Abstract

Recommender systems have become more prevalent in recent years for providing users with personalized services such as movie recommendation and news recommendation. In real-world scenarios, they are naturally thought of as one-class collaborative filtering (OCCF) problems because most behavioral data are users’ interaction records, e.g., browses or clicks, which are referred to as one-class feedback or implicit feedback. In these problems, the sparsity of observed feedback and the ambiguity of unobserved feedback make it difficult to capture users’ true preferences. In order to alleviate that, two well-known approaches have been proposed, including factorization-based methods aiming to learn the relationships between users and items via latent factors, and neighborhood-based methods focusing on similarities between users or items.

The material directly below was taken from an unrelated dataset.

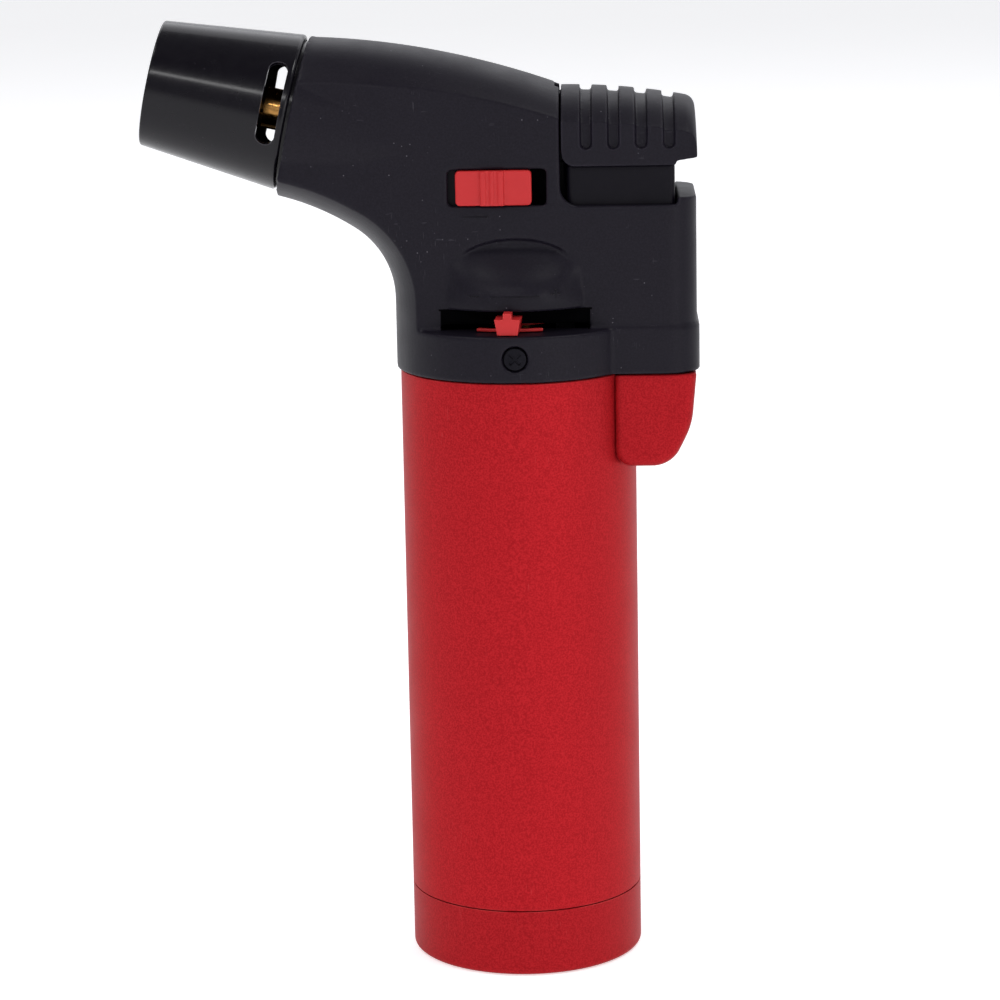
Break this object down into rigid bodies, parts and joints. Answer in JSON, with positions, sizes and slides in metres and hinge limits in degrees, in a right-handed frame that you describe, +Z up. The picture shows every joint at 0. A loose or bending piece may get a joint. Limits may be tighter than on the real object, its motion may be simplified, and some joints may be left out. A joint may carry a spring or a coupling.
{
  "type": "butane torch",
  "caption": "Hand-held butane torch with an angled flame nozzle, a ribbed push-down trigger, a sliding lock, a flame adjuster and a round tank that stands on its base.",
  "frame": {"origin": "centre of the base, on the plane that the torch stands on", "axes": "+Z up along the tank, -X towards the nozzle's side, +X towards the trigger's side, -Y towards the side with the lock and the adjuster"},
  "size_m": [0.0915, 0.0402, 0.1579],
  "materials": {
    "charcoal_plastic": "fine moulded texture, dark charcoal",
    "black_plastic": "smooth black moulding",
    "red_sleeve": "satin metallic red paint",
    "red_moulding": "plastic painted like the sleeve",
    "red_button": "bright red moulding",
    "black_metal": "black coated steel, satin gloss",
    "black_screw": "blackened steel",
    "brass": "turned brass",
    "steel": "turned and pressed steel",
    "spring_steel": "drawn wire",
    "nylon": "natural nylon, slightly see-through",
    "seal_rubber": "black nitrile rubber",
    "hose": "clear flexible hose",
    "wire_jacket": "red insulation",
    "ceramic": "unglazed white ceramic"
  },
  "bodies": {
    "housing": {"head_housing": "charcoal_plastic", "collar_screws": "black_screw", "body_sleeve": "red_sleeve", "base_cap": "red_moulding", "rear_pod": "red_moulding", "fuel_tank": "nylon", "fill_valve_body": "brass", "fill_valve_spring": "spring_steel", "tank_lid": "black_plastic", "lid_gasket": "seal_rubber", "outlet_valve_body": "brass", "valve_filter": "brass", "outlet_valve_spring": "spring_steel", "lever_pin": "steel", "nozzle_shroud": "black_metal", "nozzle_holder": "black_metal", "jet_holder": "brass", "gas_jet": "brass", "mixing_tube": "brass", "burner_cup": "steel", "flame_plate": "steel", "electrode_insulator": "ceramic", "electrode": "steel", "gas_hose": "hose", "ignition_wire": "wire_jacket", "ground_wire": "spring_steel", "piezo_case": "black_plastic", "piezo_spring": "spring_steel"},
    "trigger": {"trigger_cap": "charcoal_plastic", "trigger_body": "black_plastic", "piezo_plunger": "nylon"},
    "lever": {"valve_lever": "steel"},
    "outlet_stem": {"outlet_valve_stem": "brass", "stem_seal": "seal_rubber"},
    "lock": {"lock_slide": "red_button", "lock_carrier": "black_plastic"},
    "adjuster": {"adjuster_ring": "red_button"},
    "fill_stem": {"fill_valve_stem": "brass", "fill_valve_seal": "seal_rubber"}
  },
  "joints": [
    {"name": "trigger_slide", "type": "slide", "parent": "housing", "child": "trigger", "axis": [0, 0, -1], "range_m": [0, 0.0055], "stiffness_N_per_m": 2000, "springref_m": -0.002, "deforming": ["piezo_spring"]},
    {"name": "lever_hinge", "type": "hinge", "parent": "housing", "child": "lever", "pos_m": [0.008, 0, 0.1125], "axis": [0, 1, 0], "range_deg": [0, 7.34]},
    {"name": "stem_lift", "type": "slide", "parent": "housing", "child": "outlet_stem", "axis": [0, 0, 1], "range_m": [0, 0.00115], "deforming": ["outlet_valve_spring"]},
    {"name": "lock_travel", "type": "slide", "parent": "housing", "child": "lock", "axis": [1, 0, 0], "range_m": [-0.001, 0.002]},
    {"name": "adjuster_turn", "type": "hinge", "parent": "housing", "child": "adjuster", "pos_m": [0, 0, 0.109], "axis": [0, 0, 1], "range_deg": [-20.5, 27.5]},
    {"name": "fill_press", "type": "slide", "parent": "housing", "child": "fill_stem", "axis": [0, 0, 1], "range_m": [0, 0.001], "stiffness_N_per_m": 600, "springref_m": -0.001, "deforming": ["fill_valve_spring"]}
  ],
  "couplings": [
    {"joint": "lever_hinge", "follows": "trigger_slide", "rad_per_m": 23.23},
    {"joint": "stem_lift", "follows": "trigger_slide", "ratio": 0.209}
  ]
}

However, these two types of approaches are rarely studied in one single framework or solution for OCCF. In this paper, we propose a novel transfer learning solution, i.e., transfer by neighborhood-enhanced factorization (TNF), which combines these two approaches in a unified framework. Specifically, we extract the local knowledge of the neighborhood information among users, and then transfer it to a global preference learning task in an enhanced factorization-based framework. Our TNF is expected to exploit the local knowledge in a global learning manner well. Extensive empirical studies on five real-world datasets show that our proposed solution can perform significantly more accurate than the state-of-the-art methods.